Roughly one year ago, The New Yorker ran a story about a renowned “quarterback guru” and the thousands he charged for turning kids into promising prospects. Quarterbacking may never claim the high bar of entry that, say, becoming a concert violinist requires, but the article’s implication was that money goes a long way in determining a very specific kind of athletic success. The same rules could apply to the jump shot, merely one aspect of the NBA game -- but an increasingly essential one.
Much like swinging a golf club, a jump shot is a deceptively simple motion wherein a lot can go wrong. It follows that shooting skill is probably more easily developed when conditions are ideal (Read: Not in the parks of "Doin’ it in the Park.") It’s better to be in a gym, away from the wind and rain. It’s better to have an involved coach who subjects you to repetitive drills, correcting any mistakes. The guide hand, bent elbow, follow through -- these tend not to be intrinsic behaviors. Guidance begets the guide hand.
Ironic given his pedigree, the aforementioned Ed Davis was present for a dramatic demonstration on the importance of shooting in the modern NBA. His Grizzlies couldn’t shoot, so the Spurs squeezed off the paint until Memphis suffocated. Rule changes have led to a spread-out style, and teams are taking more 3-pointers than ever. Big men are less offensively involved than they used to be. A lack of perimeter shooting can make for a severe offensive disadvantage in a way it just didn't years ago. San Antonio’s sweep was the apotheosis of how spacing is dictating offense. The Grizzlies, rather than standing pat this offseason, giddily snapped up sweet-shooting Mike Miller after he was amnestied. It was a matter of survival.

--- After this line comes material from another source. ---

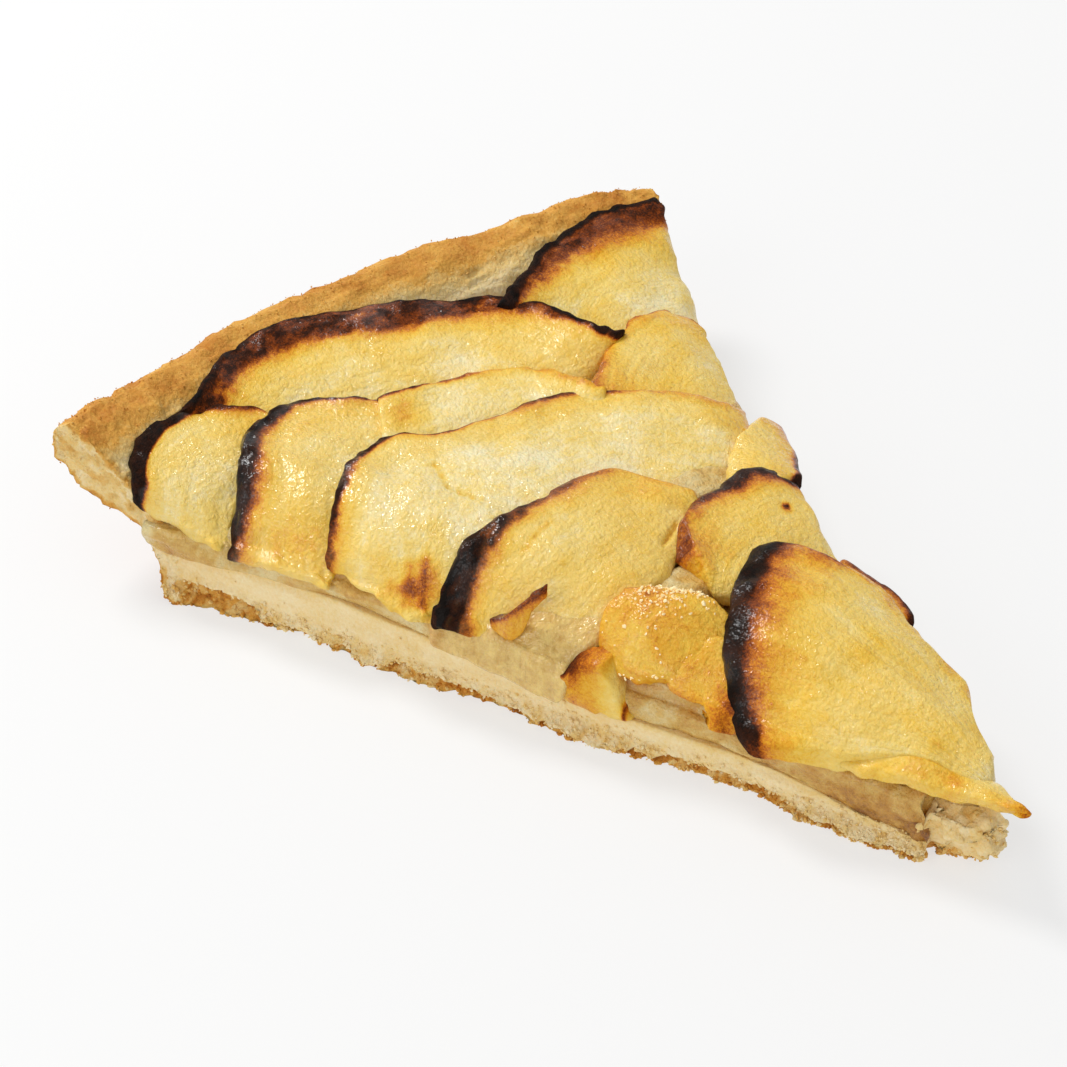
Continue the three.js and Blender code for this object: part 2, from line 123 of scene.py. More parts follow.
def noise(p, size, seed=0):
    """Smooth noise in -1..1 whose bumps are size millimetres wide (one number or three)."""
    p = p / np.asarray(size, float)
    cell = np.floor(p).astype(np.int64)
    f = p - cell
    f = f * f * f * (f * (f * 6 - 15) + 10)
    total = 0
    for corner in np.ndindex(2, 2, 2):
        weight = np.prod(np.where(corner, f, 1 - f), axis=-1)
        total = total + weight * scatter(cell + np.array(corner), seed)
    return total


def layers(p, size, seed, count=3, gain=0.5):
    """Noise with finer noise laid over it."""
    return sum(gain**k * noise(p, np.asarray(size) / 2.1**k, seed + 31 * k) for k in range(count))


def push(p, size, seed, amount):
    """An uneven shift in all three directions."""
    return amount * np.stack([noise(p, size, seed + k) for k in (0, 101, 202)], -1)


def cells(p, size, seed):
    """Distance to the nearest of many scattered points, in 0..1, and that point's own number."""
    p = p / size
    home = np.floor(p).astype(np.int64)
    nearest = np.full(p.shape[:-1], 9.0)
    number = np.zeros(p.shape[:-1])
    for step in np.ndindex(3, 3, 3):
        cell = home + np.array(step) - 1
        centre = cell + 0.5 + 0.42 * np.stack([scatter(cell, seed + k) for k in (1, 2, 3)], -1)
        distance = np.linalg.norm(p - centre, axis=-1)
        closer = distance < nearest
        nearest = np.where(closer, distance, nearest)
        number = np.where(closer, scatter(cell, seed + 4), number)
    return nearest, number


def inside_near(x, y):
    """How far inside the near cut a place lies."""
    return COS * y - SIN * x


def inside_far(x, y):
    return -COS * y - SIN * x


def on_cut(t, out, z=0.0):
    """The place at distance t along the near cut and out in front of it."""
    return np.stack(np.broadcast_arrays(-t * COS + out * SIN, -t * SIN - out * COS, z), -1)


# By distance from the point: the top along the middle and at both cuts, the base's thickness, how far
# the far cut is set back and how far the near cut's foot stands out. rim_swell goes by share of the turn.
middle_top = through([(0, 14), (10, 16), (25, 19), (40, 20.5), (80, 22), (118, 21), (140, 20.5)])
near_top = through([(0, 13), (60, 13), (80, 14.5), (125, 14.5), (132, 16), (140, 21)])
far_top = through([(0, 14), (20, 16), (40, 17), (80, 15.5), (100, 15.5), (120, 17), (140, 21)])
base_top = through([(13, 3.2), (26, 4.8), (34, 6.4), (60, 6.2), (80, 7.6), (95, 8.8), (118, 8)])
far_inset = through([(13, 0.3), (40, 1.6), (75, 2.2), (100, 1.1), (125, 0.6)])
near_foot = through([(13, 0.5), (27, 0.5), (34, -1), (45, -0.9), (58, 0.6), (66, 0.3), (72, -0.5),
                     (82, 0.8), (91, 0.6), (103, -0.6), (112, 0.5), (122, 1.5)])
rim_swell = through([(0, 0.7), (0.1, -0.3), (0.3, -0.8), (0.45, -0.7), (0.7, -0.9), (0.88, 0.4), (1, 0.4)])
NEAR_SHOULDER = 13
FAR_SHOULDER = 14


def top_height(x, y):
    """The domed top of the fruit."""
    r = np.hypot(x, y)
    near = 1 - (1 - np.clip(inside_near(x, y) / NEAR_SHOULDER, 0, 1)) ** 2.2
    far = 1 - (1 - np.clip(inside_far(x, y) / FAR_SHOULDER, 0, 1)) ** 2
    return np.minimum(lerp(near_top(r), middle_top(r), near), lerp(far_top(r), middle_top(r), far))


def spaced(count, evenness=0.8):
    """Shares from 0 to 1 that lie closer together at both ends."""
    t = np.linspace(0, 1, count + 1)
    return t - evenness * np.sin(2 * np.pi * t) / (2 * np.pi)


# ---- meshes --------------------------------------------------------------------------------------


def signed_volume(points, quads):
    a, b, c, d = (points[quads[:, k]] for k in range(4))
    return np.einsum("ij,ij->", a, np.cross(b, c)) + np.einsum("ij,ij->", a, np.cross(c, d))


def add_mesh(name, points, faces, material, paint, smooth=True):
    """A mesh object from millimetre points and faces of one size, with painted numbers per point."""
    if faces.shape[1] == 4 and signed_volume(points, faces) < 0:
        faces = faces[:, ::-1]
    mesh = bpy.data.meshes.new(name)
    mesh.vertices.add(len(points))
    mesh.vertices.foreach_set("co", ((points + POINT_PLACE) * MM).astype(np.float32).ravel())
    mesh.loops.add(faces.size)
    mesh.loops.foreach_set("vertex_index", faces.astype(np.int32).ravel())
    mesh.polygons.add(len(faces))
    mesh.polygons.foreach_set("loop_start", np.arange(0, faces.size, faces.shape[1], dtype=np.int32))
    mesh.polygons.foreach_set("use_smooth", np.full(len(faces), smooth))
    for key, values in paint.items():
        layer = mesh.attributes.new(key, "FLOAT", "POINT")
        layer.data.foreach_set("value", np.broadcast_to(values, len(points)).astype(np.float32))
    mesh.update(calc_edges=True)
    mesh.validate()
    mesh.materials.append(material)
    piece = bpy.data.objects.new(name, mesh)
    bpy.context.scene.collection.objects.link(piece)
    return piece


def box_grid(ni, nk, nj):
    """The outside of a box of cells: index triples of its points, and its quads."""
    counts = (ni, nk, nj)
    weight = ((nk + 1) * (nj + 1), nj + 1, 1)
    quads = []
    for fixed, (m, n) in enumerate([(1, 2), (2, 0), (0, 1)]):
        across = np.arange(counts[m] + 1)[:, None] * weight[m] + np.arange(counts[n] + 1) * weight[n]
        for value in (0, counts[fixed]):
            key = across + value * weight[fixed]
            side = np.stack([key[:-1, :-1], key[1:, :-1], key[1:, 1:], key[:-1, 1:]], -1).reshape(-1, 4)
            quads.append(side if value else side[:, ::-1])
    used, quads = np.unique(np.vstack(quads), return_inverse=True)
    i, rest = np.divmod(used, weight[0])
    k, j = np.divmod(rest, weight[1])
    return i, k, j, quads.reshape(-1, 4)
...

So, if perimeter shooting is of growing importance in the NBA, there’s a decent chance it’s changing the league’s demographic landscape. The NBA, long known as an inner city beacon of hope, may draw an increasing number of players from the wealthier suburbs where parents spend thousands on obsessive basketball camps. If money talks, it can certainly tell you how to shoot better, in a sport that demands shooting. The park is a great place, but it’s not a given that it can reliably forge ever kind of NBA greatness.

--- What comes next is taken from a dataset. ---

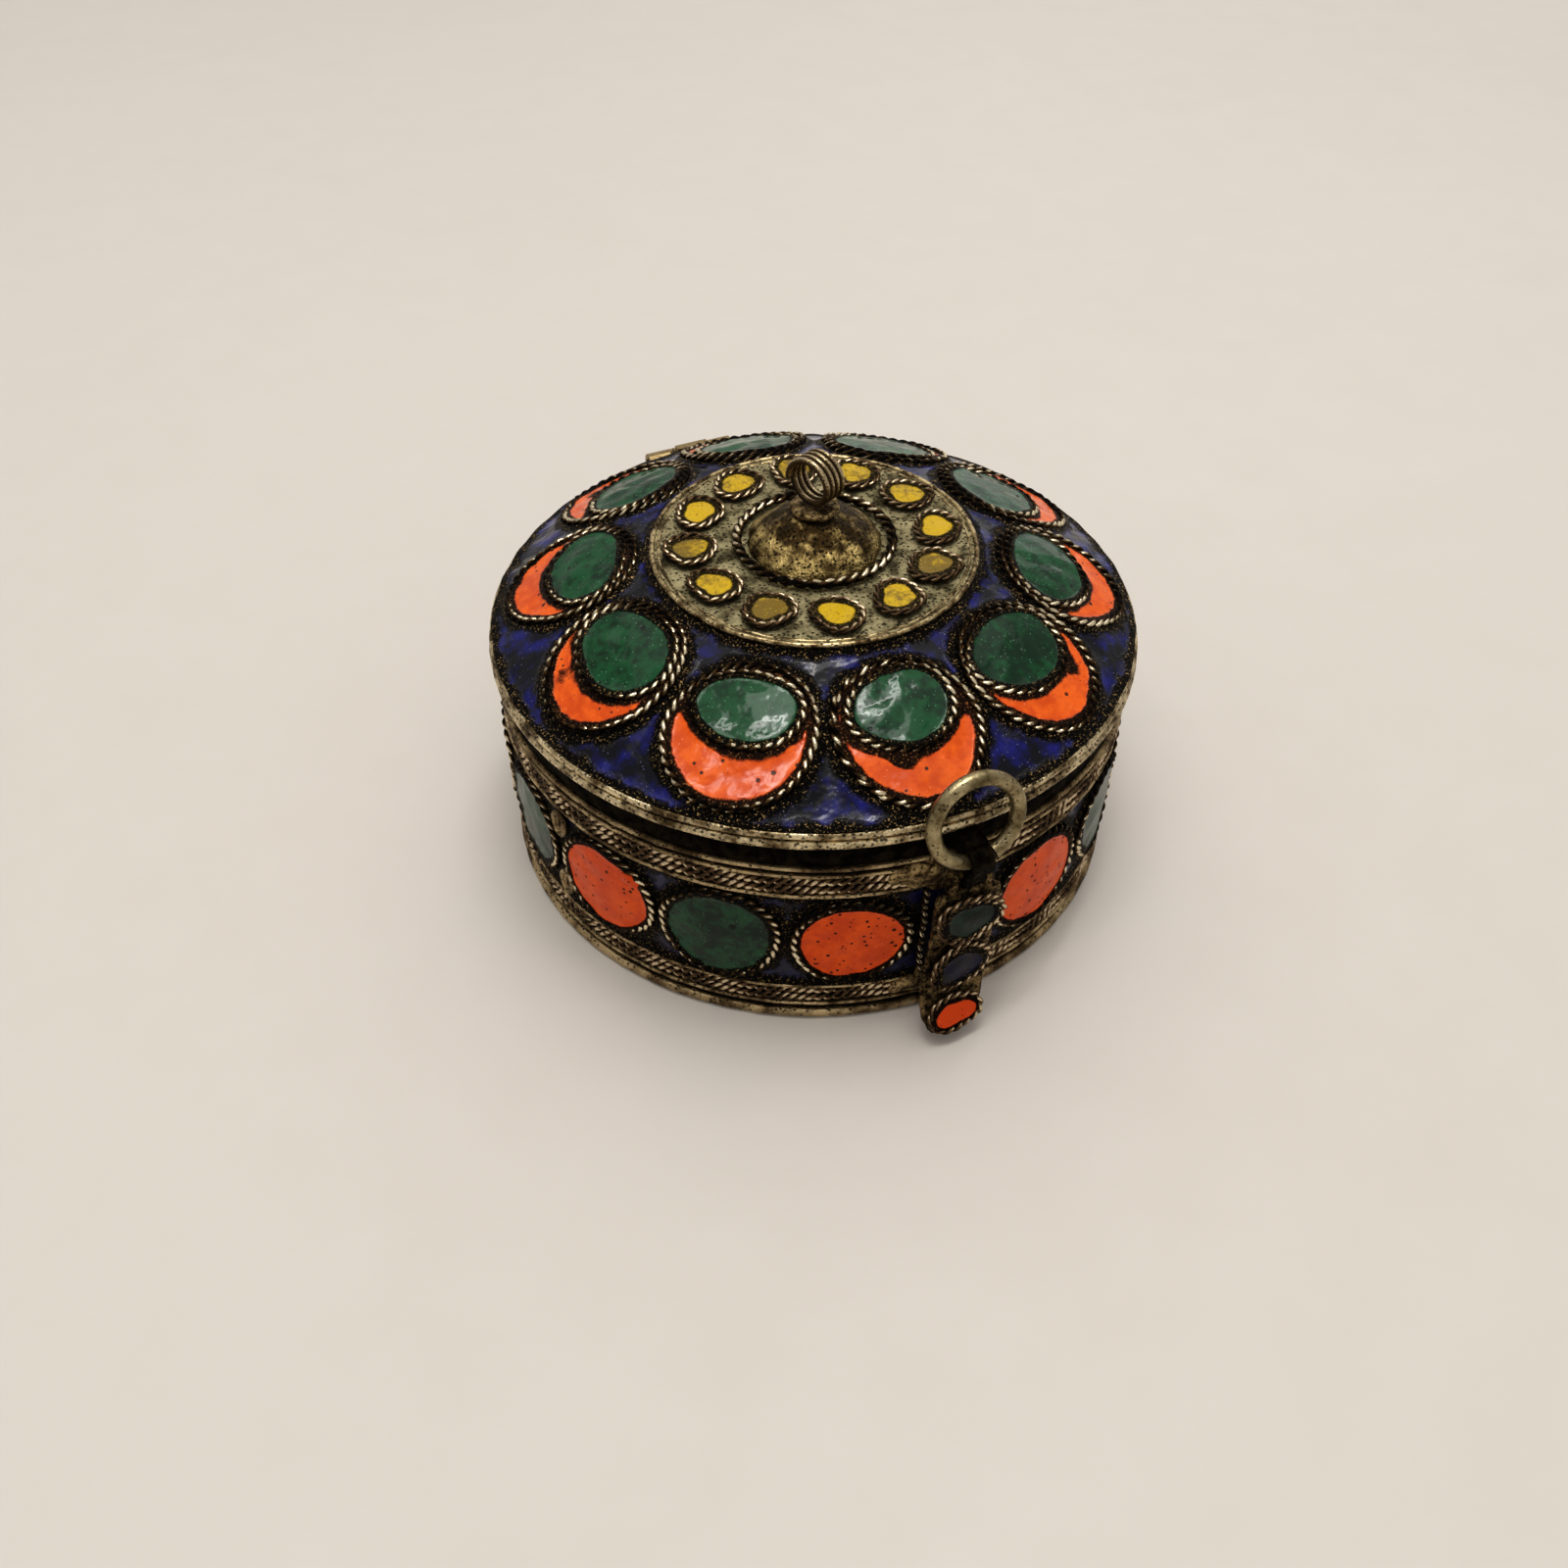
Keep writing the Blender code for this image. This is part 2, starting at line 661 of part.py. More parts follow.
def make_hasp():
    low = HASP_FLOOR_CLEARANCE
    shares = [(i / HASP_STATIONS) ** HASP_STATION_POWER for i in range(HASP_STATIONS + 1)]
    levels = [low + (hasp_top - low) * share for share in shares]
    rings = []
    for level in levels:
        half = hasp_half_width(level)
        left = -half - hasp_sway(level)
        right = half - hasp_sway(level)
        flare = hasp_flare(level)
        back = -(hasp_back + flare)
        front = -(hasp_front + flare)
        edge = HASP_THICKNESS / 4
        rings.append(
            [
                Vector((left, back, level)),
                Vector((right, back, level)),
                Vector((right, front + edge, level)),
                Vector((right - edge, front, level)),
                Vector((left + edge, front, level)),
                Vector((left, front + edge, level)),
            ]
        )
    ends = []
    for ring in (rings[0], rings[-1]):
        ends.append(sum(ring, Vector()) / len(ring))
    plate = lofted("hasp_plate", rings, ends[0], ends[1], METAL)
    joined = []
    ear_centre = LUG_WIDTH / 2 + GAP + HASP_EAR_WIDTH / 2
    foot = hasp_top - HASP_EAR_RADIUS
    for side in (-1, 1):
        middle = side * ear_centre
        span = (middle - HASP_EAR_WIDTH / 2, middle + HASP_EAR_WIDTH / 2)
        joined.append(bar(middle, hasp_pivot_y, hasp_pivot_z, HASP_EAR_RADIUS, HASP_EAR_WIDTH, cutters))
        reach = HASP_EAR_RADIUS * HASP_EAR_DEPTH_SHARE
        depth = (hasp_pivot_y - reach, hasp_pivot_y + reach)
        joined.append(box(span, depth, (foot, hasp_pivot_z), cutters))
    pin_length = 2 * ear_centre
    joined.append(bar(0.0, hasp_pivot_y, hasp_pivot_z, HASP_PIN_RADIUS, pin_length, cutters))
    combine("hasp_plate", plate, joined, [], METAL)


def make_hasp_cells():
    half_side = HASP_WIDTH / 2 - GAP / 2
    room = hasp_top - HASP_FLOOR_CLEARANCE - HASP_FLARE_HEIGHT * HASP_CELL_FLARE_SHARE
    half_up = room / 4 - GAP / 2
    upper = hasp_top - GAP / 2 - half_up
    lower = upper - 2 * half_up - GAP
    tip_top = lower - half_up - GAP
    tip_half = (tip_top - HASP_FLOOR_CLEARANCE - GAP) / 2
    tip = tip_top - tip_half
    tip_side = half_side * HASP_TIP_CELL_SHARE
    cells = (
        ("hasp_cell_upper", upper, half_side, half_up, GREEN),
        ("hasp_cell_lower", lower, half_side, half_up, BLUE),
        ("hasp_cell_tip", tip, tip_side, tip_half, ORANGE),
    )
    for name, level, side, up, spec in cells:
        enamel_cell(name, on_plate(level, hasp_front), side, up, spec)


def make_hinge():
    axis_y = rim_outer + GAP + HINGE_KNUCKLE_RADIUS
    axis_z = (mouth + lid_seat) / 2
    half_lid = HINGE_LID_KNUCKLE_LENGTH / 2
    knuckle = half_lid + GAP + HINGE_KNUCKLE_LENGTH / 2
    end = half_lid + GAP + HINGE_KNUCKLE_LENGTH
    bore = HINGE_PIN_RADIUS + GAP
    leaf_y = (band_outer + GAP, band_outer + GAP + HINGE_LEAF_THICKNESS)
    shoulder = axis_z - HINGE_KNUCKLE_RADIUS - GAP
    leaf = box((-end, end), leaf_y, (shoulder - HINGE_LEAF_HEIGHT, shoulder), parts)
    joined = []
    for side in (-1, 1):
        inner = side * (half_lid + GAP)
        span = (min(inner, side * end), max(inner, side * end))
        joined.append(bar(side * knuckle, axis_y, axis_z, HINGE_KNUCKLE_RADIUS, HINGE_KNUCKLE_LENGTH, cutters))
        joined.append(box(span, (leaf_y[0], axis_y), (shoulder - GAP, mouth - GAP), cutters))
    cut = [bar(0.0, axis_y, axis_z, bore, end * 4, cutters)]
    combine("box_hinge", leaf, joined, cut, METAL)
    hinge_pin = bar(0.0, axis_y, axis_z, HINGE_PIN_RADIUS, 2 * end, parts)
    combine("hinge_pin", hinge_pin, [], [], METAL)
    strap_y = (rim_outer + GAP, rim_outer + GAP + HINGE_LEAF_THICKNESS)
    strap_top = lid_seat + LID_RIM_UPPER_WIRE + LID_RIM_LOWER_WIRE
    strap = box((-half_lid, half_lid), strap_y, (axis_z, strap_top), cutters)
    barrel = bar(0.0, axis_y, axis_z, HINGE_KNUCKLE_RADIUS, HINGE_LID_KNUCKLE_LENGTH, parts)
    bore_again = bar(0.0, axis_y, axis_z, bore, end * 4, cutters)
    combine("lid_hinge", barrel, [strap], [bore_again], METAL)


clear_scene()
parts = make_collection("enamel_pill_box")
cutters = make_collection("cutters")
cutters.hide_render = True
make_drum()
make_bands()
make_wall_cells()
make_seam_post()
make_lid()
make_petals()
make_plaque()
make_boss()
make_coil()
make_lug()
make_ring()
make_hasp()
make_hasp_cells()
make_hinge()
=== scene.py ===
import math

import bpy
import numpy as np
from mathutils import Matrix, Vector


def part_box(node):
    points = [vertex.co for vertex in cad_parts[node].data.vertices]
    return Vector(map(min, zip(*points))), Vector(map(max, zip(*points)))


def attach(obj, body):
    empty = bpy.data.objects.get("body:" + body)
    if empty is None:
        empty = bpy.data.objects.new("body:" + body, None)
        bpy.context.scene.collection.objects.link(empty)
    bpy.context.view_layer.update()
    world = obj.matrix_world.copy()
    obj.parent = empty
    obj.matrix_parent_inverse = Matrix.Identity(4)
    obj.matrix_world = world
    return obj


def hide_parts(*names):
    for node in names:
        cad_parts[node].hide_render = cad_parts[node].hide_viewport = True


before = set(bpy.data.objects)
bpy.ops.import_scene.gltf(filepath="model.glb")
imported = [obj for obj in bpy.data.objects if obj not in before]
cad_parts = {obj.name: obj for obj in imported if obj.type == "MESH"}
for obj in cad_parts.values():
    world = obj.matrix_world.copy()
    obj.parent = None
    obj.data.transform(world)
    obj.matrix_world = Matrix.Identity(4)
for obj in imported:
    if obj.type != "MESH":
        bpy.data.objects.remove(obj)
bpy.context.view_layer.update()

# Sizes of the solids that the pieces here lie on, in metres. 0 degrees is the hasp's side.
drum = dict(radius=0.0366, wall=0.0012, floor=0.0012)
lid = dict(radius=0.0367, flat=0.0178, edge=0.0300, top=0.0379, bulge=0.0011, seat=0.0280,
           thickness=0.0012, flangeDepth=0.0030, flangeWall=0.0008)
cell = dict(gap=0.0003, rope=0.0010, fill=0.0006, crown=0.0003)
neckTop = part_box("drum")[1][2]
plaqueTop = 0.0390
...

This is mere supposition and could remain so for years given the small sample size we’re discussing and the vagaries of NBA player biographies (many basketball prospects move from school to school, searching for the best-fitting hoops program). I should also mention that a few current excellent shooters speak of humble city beginnings, most notably Kevin Durant. The NBA's just seen a surprising influx of dead-eye shooters born to former professional players. These players, many of whom had hoops in their backyards, year-round access to climate-controlled gyms and shooting coaches are looking at the park and lofting a jumper over it.